Strengths: (1) The framework is simple, yet it beats a wide range of GNN baselines on the semi-supervised node classification benchmark. (2) The proposed method is more robust to adversarial attacks. (3) The code is provided.
Weaknesses: The proposed methods are not that novel. Graph-based feature propagation is used in SGC (https://arxiv.org/abs/1902.07153) and GFN (https://arxiv.org/pdf/1905.04579.pdf); consistency regularization is a standard technique in semi-supervised learning (https://arxiv.org/abs/1610.02242). More specifically: (1) It seems that the consistency regularization is a general framework that can combine with other data augmentation methods, such as dropedge, and sampling algorithms. It would be better if the authors can also try these combinations, instead of only adopting their proposed dropnode augmentation. (2) The authors claim that the methods is suitable for semi-supervised node classification where training nodes are much scarcer.

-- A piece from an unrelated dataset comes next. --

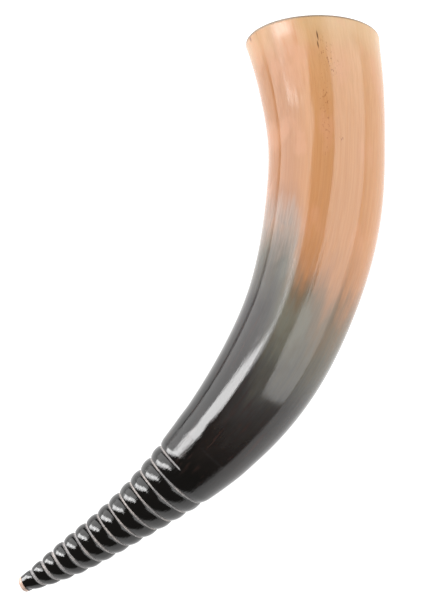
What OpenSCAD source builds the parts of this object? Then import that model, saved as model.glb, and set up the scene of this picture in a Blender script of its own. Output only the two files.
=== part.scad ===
// Shofar: a blowing horn made from one curved cattle horn.
// The wide end is a thin hollow bell, the narrow end is solid, turned into a spiral of rounded
// beads and drilled through, and a small pale mouthpiece is glued into its tip.
// The horn lies on its side, at rest on the plane z = 0, with its bell towards +X.

/* [Which node] */
// The node to build, or all of them

/* [Curve of the horn] */
// Length along the middle of the horn, from the rim to the tip
horn_length = 412; // [350:1:480]
// Heading of the middle line at even stations from the rim to the tip, in degrees off the chord
headings = [43, 30.5, 16.5, -2, -21, -28.5, -37]; // each [-60:0.5:60]
// Outside radius at even stations from the rim to the tip
radii = [40, 38, 35, 35.5, 34, 32, 31.5, 29, 24.5, 19, 14, 12, 4.5]; // each [4:0.5:45]

/* [Bell] */
// How far the sawn rim is off square, in degrees
rim_tilt = 12; // [0:0.5:20]
// Length over which the sections straighten up behind the rim
rim_tilt_reach = 60; // [30:5:100]
// Thickness of the wall at the rim
rim_wall = 3; // [2:0.25:5]
// Width of the softened edges of the rim
rim_edge = 0.6; // [0.2:0.1:1.5]
// Depth of the natural hollow, from the rim
hollow_depth = 245; // [150:5:250]
// How full the hollow is: lower is fuller
hollow_power = 0.45; // [0.3:0.05:1]

/* [Neck] */
// Distance from the rim to the joint between the shell and the neck
joint_place = 270; // [250:1:272]
// Radius of the drilled air channel
channel_r = 2.5; // [1.5:0.25:4]
// Radius of the neck's spigot
spigot_r = 9; // [6:0.5:12]
// Length of the neck's spigot
spigot_length = 14; // [8:1:25]
// Glue gap around and behind the spigot and the tenon
glue_gap = 0.2; // [0.1:0.05:0.5]

/* [Spiral groove] */
// Turns of the groove
groove_turns = 13; // [8:1:16]
// Distance from the rim to the start of the groove's first turn
groove_start = 284.5; // [280:0.5:300]
// Spacing of the first turns
first_pitch = 9.9; // [8:0.1:12]
// Spacing of the last turns
last_pitch = 8.8; // [7:0.1:12]
// Angle around the horn where the first turn starts, in degrees from the outside of the bend
groove_angle = -42; // [-180:1:180]
// Place where the groove starts to deepen, in turns along it
groove_begins = 0.28; // [-0.9:0.02:0.9]
// Length over which the groove deepens, in turns
fade_turns = 0.1; // [0.05:0.05:2]
// Height of the rounded beads between the turns
bead_height = 1.2; // [0.2:0.1:2.5]
// Most that a bead may stand out, as a part of the radius there
bead_share = 0.12; // [0.05:0.01:0.2]
// Depth of the sawn line at the bottom of the groove
groove_cut = 0.5; // [0.2:0.1:1.5]

/* [Mouthpiece] */
// Length of the mouthpiece outside the neck
tip_length = 2.8; // [2:0.1:6]
// Radius of the tenon glued into the neck
tenon_r = 3.2; // [2.8:0.1:4]
// Length of the tenon
tenon_length = 8; // [5:0.5:15]
// Radius of the blow hole
blow_hole_r = 2; // [1.5:0.1:2.5]
// Radius of the shallow cup around the blow hole
cup_r = 3.4; // [2.5:0.1:4]
// Depth of the cup
cup_depth = 1.6; // [0.5:0.1:3]

/* [Rest position] */
// Turn about the chord that lets the horn lie on its side, in degrees
rest_roll = -5.1; // [-20:0.5:20]
// Turn that lowers the tip to the ground, in degrees
rest_pitch = -4.7; // [-20:0.1:20]

/* [Hidden] */
sides = 40;
path_steps = 200;
shell_rings = 44;
hollow_rings = 22;
channel_rings = 16;
// Where the lines of the grooved surface lie, in turns from the bottom of the groove
bead_lines = [-0.045, 0.045, 0.14, 0.27, 0.5, 0.73, 0.86];
// Half the width of the sawn line, in turns: the lines closer than this lie on its floor
floor_half = 0.1;
neck_end = horn_length - tip_length;
tip_edge = 0.4;

// Uniform cubic B-spline through its first and last values, for t from 0 to 1
function padded(v) = concat([2 * v[0] - v[1]], v, [2 * v[len(v) - 1] - v[len(v) - 2]]);
function blend(v, i, f) =
    (pow(1 - f, 3) * v[i] + (3 * pow(f, 3) - 6 * f * f + 4) * v[i + 1]
    + (-3 * pow(f, 3) + 3 * f * f + 3 * f + 1) * v[i + 2] + pow(f, 3) * v[i + 3]) / 6;
function spline_at(v, x) = let (i = min(floor(x), len(v) - 2)) blend(padded(v), i, x - i);
function spline(v, t) = spline_at(v, min(max(t, 0), 1) * (len(v) - 1));

// The middle line, in the plane of the bend. s is the distance from the rim along it.
function heading(s) = spline(headings, s / horn_length);
function outside_r(s) = spline(radii, s / horn_length);
function along(h) = [-cos(h), -sin(h), 0];
function path_step(i) = along(heading((i + 0.5) * horn_length / path_steps));
path = [
    for (i = 0, p = [0, 0, 0]; i <= path_steps; p = p + path_step(i) * horn_length / path_steps, i = i + 1)
        p
];
function middle_at(u) = let (i = min(floor(u), path_steps - 1)) path[i] + (path[i + 1] - path[i]) * (u - i);
function middle(s) = middle_at(s * path_steps / horn_length);

// A point on a section. The angle starts on the outside of the bend and turns towards +Z.
function section_tilt(s) = rim_tilt * pow(max(0, 1 - s / rim_tilt_reach), 2);
function outward(s) = let (h = heading(s) - section_tilt(s)) [sin(h), -cos(h), 0] / cos(section_tilt(s));
function on_section(s, r, angle) = middle(s) + r * (cos(angle) * outward(s) + sin(angle) * [0, 0, 1]);
function ring(s, r) = [for (k = [0:sides - 1]) on_section(s, r, groove_angle + k * 360 / sides)];

// The hollow of the bell narrows to the air channel.
function hollow_r(s) =
    channel_r + (radii[0] - rim_wall - channel_r) * pow(max(0, 1 - s / hollow_depth), hollow_power);
function hollow_place(i) = hollow_depth * (1 - pow(1 - i / hollow_rings, 2));

// Rings given as [distance, radius], joined in order and back to the first
function ring_points(rings) = [for (q = rings) each ring(q[0], q[1])];
function corner(j, k, count) = (j % count) * sides + k % sides;
function quad(a, b, c, d) = [[a, c, b], [a, d, c]];
function loop_faces(count) = [
    for (j = [0:count - 1], k = [0:sides - 1])
        each quad(corner(j, k, count), corner(j, k + 1, count),
            corner(j + 1, k + 1, count), corner(j + 1, k, count))
];

// The spiral groove. A turn number n stands for one place along the horn and one angle around it.
function groove_place(n) =
    groove_start + first_pitch * n - (first_pitch - last_pitch) * n * n / (2 * groove_turns);
function groove_fade(n) = min(max((n - groove_begins) / fade_turns, 0), 1);
function bead(s) = min(bead_height, bead_share * outside_r(s));
// Part of the bead that is cut away, from 1 in the groove to 0 halfway between two turns
function bead_cut(u) = pow(1 - 2 * u, 2);

// The grooved surface has lines that run with the groove, a few to a turn, and columns along the horn.
lines = len(bead_lines);
grid_lines = groove_turns * lines + 4;
function line_shift(j) = bead_lines[j % lines];
function line_turn(j) = floor(j / lines) - 1 + line_shift(j);
function off_groove(shift) = shift > 0.5 ? shift - 1 : shift;
function groove_r(s, n, off) =
    let (fade = groove_fade(n - off), cut = abs(off) < floor_half ? groove_cut : 0)
    outside_r(s) - fade * (bead(s) * bead_cut(abs(off)) + cut);
function grid_point(j, k) =
    let (n = line_turn(j) + k / sides, s = groove_place(n))
    on_section(s, groove_r(s, n, off_groove(line_shift(j))), groove_angle + k * 360 / sides);
// A line's last point is the first point of the line one turn further on, where there is one.
function grid_corner(j, k) =
    k < sides ? j * sides + k
    : j + lines < grid_lines ? (j + lines) * sides
    : grid_lines * sides + j + lines - grid_lines;
grid_points = [
    for (j = [0:grid_lines - 1], k = [0:sides - 1]) grid_point(j, k),
    for (j = [grid_lines - lines:grid_lines - 1]) grid_point(j, sides)
];
grid_faces = [
    for (j = [0:grid_lines - 2], k = [0:sides - 1])
        each quad(grid_corner(j, k), grid_corner(j, k + 1), grid_corner(j + 1, k + 1), grid_corner(j + 1, k))
];

// The shell's surface: down its outside, round the socket, back up the hollow
socket_r = spigot_r + glue_gap;
socket_end = joint_place - spigot_length - glue_gap;
shell_outside = [
    [0, radii[0] - rim_edge],
    for (i = [0:shell_rings])
        let (s = rim_edge + (joint_place - rim_edge) * i / shell_rings) [s, outside_r(s)]
];
shell_inside = [
    [joint_place, socket_r],
    [socket_end, socket_r],
    [socket_end, channel_r],
    for (i = [hollow_rings:-1:1]) let (s = hollow_place(i)) [s, hollow_r(s)],
    [rim_edge, hollow_r(rim_edge)],
    [0, radii[0] - rim_wall + rim_edge]
];
shell_rings_all = concat(shell_outside, shell_inside);

// The neck's surface past the groove: round the tip, down the air channel, round the spigot
hole_r = tenon_r + glue_gap;
hole_end = neck_end - tenon_length - glue_gap;
spigot_end = joint_place - spigot_length;
neck_rings = [
    [neck_end, outside_r(neck_end)],
    [neck_end, hole_r],
    [hole_end, hole_r],
    for (i = [0:channel_rings]) [hole_end + (spigot_end - hole_end) * i / channel_rings, channel_r],
    [spigot_end, spigot_r],
    [joint_place, spigot_r],
    [joint_place, outside_r(joint_place)]
];
ring_start = len(grid_points);
last_ring = ring_start + (len(neck_rings) - 1) * sides;
function neck_corner(j, k) = ring_start + j * sides + k % sides;
neck_faces = concat(
    grid_faces,
    [
        for (k = [0:sides - 1])
            each quad(grid_corner(grid_lines - 1, k), grid_corner(grid_lines - 1, k + 1),
                neck_corner(0, k + 1), neck_corner(0, k))
    ],
    [
        for (i = [1:lines])
            [grid_corner(grid_lines - 1 - i, sides), grid_corner(grid_lines - i, sides), neck_corner(0, 0)]
    ],
    [
        for (j = [0:len(neck_rings) - 2], k = [0:sides - 1])
            each quad(neck_corner(j, k), neck_corner(j, k + 1), neck_corner(j + 1, k + 1), neck_corner(j + 1, k))
    ],
    [
        for (k = [0:sides - 1])
            each quad(last_ring + k, last_ring + (k + 1) % sides, grid_corner(0, k + 1), grid_corner(0, k))
    ],
    [for (i = [0:lines - 1]) [last_ring, grid_corner(i + 1, 0), grid_corner(i, 0)]]
);

// Rest position: turned until it lies on its side, then centred over the origin with z = 0 below it
function rolled(p) =
    [p.x, p.y * cos(rest_roll) - p.z * sin(rest_roll), p.y * sin(rest_roll) + p.z * cos(rest_roll)];
function pitched(p) =
    [p.x * cos(rest_pitch) + p.z * sin(rest_pitch), p.y, p.z * cos(rest_pitch) - p.x * sin(rest_pitch)];
outline = [
    for (p = concat(ring_points(shell_outside), grid_points, ring(horn_length, radii[len(radii) - 1])))
        pitched(rolled(p))
];
function low(axis) = min([for (p = outline) p[axis]]);
function high(axis) = max([for (p = outline) p[axis]]);
rest_shift = [-(low(0) + high(0)) / 2, -(low(1) + high(1)) / 2, -low(2)];

module at_rest() {
    translate(rest_shift)
        rotate([rest_roll, rest_pitch, 0])
            children();
}

module horn_shell() {
    color([0.93, 0.72, 0.55])
        at_rest()
            polyhedron(points = ring_points(shell_rings_all), faces = loop_faces(len(shell_rings_all)));
}

module carved_neck() {
    color([0.13, 0.12, 0.12])
        at_rest()
            polyhedron(points = concat(grid_points, ring_points(neck_rings)), faces = neck_faces);
}

// The mouthpiece is turned about the neck's axis at its end, with z = 0 on the end face of the neck.
module mouthpiece_profile() {
    tip_r = radii[len(radii) - 1];
    polygon([
        [blow_hole_r, -tenon_length],
        [tenon_r, -tenon_length],
        [tenon_r, 0],
        [outside_r(neck_end), 0],
        [tip_r, tip_length - tip_edge],
        [tip_r - tip_edge, tip_length],
        [cup_r, tip_length],
        [blow_hole_r, tip_length - cup_depth]
    ]);
}

module mouthpiece() {
    color([0.80, 0.62, 0.47])
        at_rest()
            translate(middle(neck_end))
                rotate([0, 90, 180 + heading(neck_end)])
                    rotate_extrude($fn = 64)
                        mouthpiece_profile();
}

horn_shell();
carved_neck();
mouthpiece();
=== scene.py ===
"""Looks of the shofar: a polished horn with a carved neck, lying on a pale floor in soft studio light."""

import math

import bpy
import numpy as np
from mathutils import Matrix, Vector


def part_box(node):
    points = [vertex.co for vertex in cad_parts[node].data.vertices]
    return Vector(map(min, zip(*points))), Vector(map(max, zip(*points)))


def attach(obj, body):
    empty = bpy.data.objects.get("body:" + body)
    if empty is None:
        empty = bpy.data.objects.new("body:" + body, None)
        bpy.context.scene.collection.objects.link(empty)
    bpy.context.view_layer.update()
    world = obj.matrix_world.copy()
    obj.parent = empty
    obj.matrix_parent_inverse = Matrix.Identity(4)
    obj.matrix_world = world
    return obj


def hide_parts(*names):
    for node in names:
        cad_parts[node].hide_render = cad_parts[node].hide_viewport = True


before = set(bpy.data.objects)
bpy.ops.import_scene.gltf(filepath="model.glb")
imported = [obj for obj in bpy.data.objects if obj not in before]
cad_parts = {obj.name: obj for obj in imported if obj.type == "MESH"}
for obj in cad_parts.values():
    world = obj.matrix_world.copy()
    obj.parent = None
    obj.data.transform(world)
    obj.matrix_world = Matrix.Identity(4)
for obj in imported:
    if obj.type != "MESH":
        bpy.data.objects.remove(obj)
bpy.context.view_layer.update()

MM = 0.001

# ---------------------------------------------------------------- the horn's shape, as in the CAD model
HORN_LENGTH = 412 * MM
HEADINGS = [43, 30.5, 16.5, -2, -21, -28.5, -37]
RADII = [r * MM for r in (40, 38, 35, 35.5, 34, 32, 31.5, 29, 24.5, 19, 14, 12, 4.5)]
RIM_TILT = 12
RIM_TILT_REACH = 60 * MM
RIM_WALL = 3 * MM
RIM_EDGE = 0.9 * MM
HOLLOW_DEPTH = 245 * MM
HOLLOW_POWER = 0.45
CHANNEL_R = 2.5 * MM
JOINT_PLACE = 270 * MM
GROOVE_TURNS = 13
GROOVE_START = 284.5 * MM
FIRST_PITCH = 9.9 * MM
LAST_PITCH = 8.8 * MM
GROOVE_ANGLE = -42
GROOVE_BEGINS = 0.28
FADE_TURNS = 0.08
BEAD_HEIGHT = 1.2 * MM
BEAD_SHARE = 0.12
GROOVE_CUT = 0.5 * MM
TIP_LENGTH = 2.8 * MM
NECK_END = HORN_LENGTH - TIP_LENGTH
REST_ROLL = -5.1
REST_PITCH = -4.7
PATH_STEPS = 824
# Where the scraped flats lie around the horn, how wide they are, and how far they lean from rim to neck
FLATS = [(84, 15, [3, 4, 0, -2, 1, 4, 6, 7, 4, -1, -3]), (58, 13, [2, 3, 0, 0, 2, 5, 6, 2, 1, 2, 0]),
         (-35, 16, [0, 2, 3, -2, -3, 2, 3, 1, 0]), (-120, 18, [1, -2, 3, 3, -1, -3, 2, 0]),
         (165, 17, [0, 3, -2, 2, 3, -1, -2, 0])]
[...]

Thus, it would be better if the authors can provide a curve showing the performance of the proposed framework against other baselines under different training data percentage. (3) For larger datasets, it would be better if the authors can try on the Stanford OGB benchmark (https://ogb.stanford.edu/docs/leader_nodeprop/), which provides more standard data split. (4) For sampling-based baselines, better to add some recent works such as GraphSAINT (https://arxiv.org/abs/1907.04931) and LADIES (https://arxiv.org/abs/1911.07323). Also, better to combine these methods with some advanced base GNN. ========================================= Update: Overall, the rebuttal solves many of my concerns, so I decide to raise up the score. But I still have some comments on the added experiments: (1) The experiment added by the authors, which combines CR with Drop_Edge, and sees consistent performance enhancement against just Drop_Edge, further supports that CR is a general framework that can be used for many other sampling methods, which is very interesting and worth further researching. (2) Actually I'm more curious about the results with more data than the current split (say, 30% or more). But the current results added by the authors are very impressive, showing that GRAND is very powerful when label is extremely scarce. (3) The authors provide a theoretical analysis that the adding CR loss is approximate to concol a weighted average of the variance of node feature under different perturbation. What if we directly utilize this loss as regularization to train the model?
Correctness: Yes, they are correct.
Clarity: This paper is well written and motivated.
Relation to Prior Work: Yes.
Reproducibility: Yes
Additional Feedback:
Summary and Contributions: This paper proposes a novel framework, GRAND, for semi-supervised learning on graphs. To improve the generalization ability and overcome the over-smoothing problem, the authors propose a random propagation strategy (DropNode) on graph data, i.e. randomly selecting and dropping the entire nodes. Also, a consistency regularization loss is proposed for unlabeled data to optimize the consistency among DropNode augmentations. Experiment results demonstrate the effectiveness of the proposed framework.
Strengths: The proposed framework is novel. The authors theoretically discuss the effectiveness of DropNode and the advantage towards Dropout. The empirical evaluation is sufficient. The ablation study demonstrates the proposed framework achieves better generalization ability and is more robust against attacks. I have carefully read the authors' rebuttal and other reviewers' comments, I still stand on my original rating.
Weaknesses: I think the overall framework is interesting and suitable for semi-supervised graph learning. However, the technical novelty of DropNode needs further discussion. With the proposed DropNode, a part of nodes is randomly selected and dropped, generating multiple perturbed graphs for training. This idea is similar to sub-graph sampling strategies proposed in FastGCN [7]. Another similar idea is seen in GraphSAGE [16], where neighbors are randomly sampled from the full neighborhood set of a node.
Correctness: As far as I’m concerned, the claims and methods in this paper are correct.
Clarity: This paper is well-written and easy to follow.
Relation to Prior Work: DropEdge [29] is a related work and the authors discuss the disadvantages of DropEdge from the aspect of computation complexity. However, the essential difference between DropEdge and DropNode is not discussed in the paper. I think the edge-orient method and node-orient method both can sample sub-graphs randomly and improve generalization ablity. It is necessary to explain why DropNode can bring significant performance gains for semi-supervised learning while DropEdge cannot.
Reproducibility: Yes
Additional Feedback:
Summary and Contributions: This paper proposes a method for semi-supervised learning on graphs that address issues of over-smoothing and non-robustness. The method does so by applying graph data augmentation in combination with consistency regularization across nodes. The authors draw connections between their contributions and regularization and further show that the propose method, while simple, outperforms 14 state-of-the-art GNN baselines.
Strengths: * Clearly motivated method, accompanied by explanations of underlying insights * Theoretical backing, where the proposed method is rephrased as a regularization term * Thorough experiments and ablation studies
Weaknesses: No weaknesses to me.
Correctness: Yes and yes.
Clarity: The paper is well written.
Relation to Prior Work: Yes.
Reproducibility: Yes
Additional Feedback: I would have benefited from seeing the training splits in the main paper instead of the supplement, but regardless, the information was easy to find. I'm curious how the performance of GRAND responds as the number of training nodes is increased. I'd be interested to see what the limits are here - at how many labeled training nodes is performance comparable to existing baselines? Is there a lower limit of labeled training nodes at which this method is useful?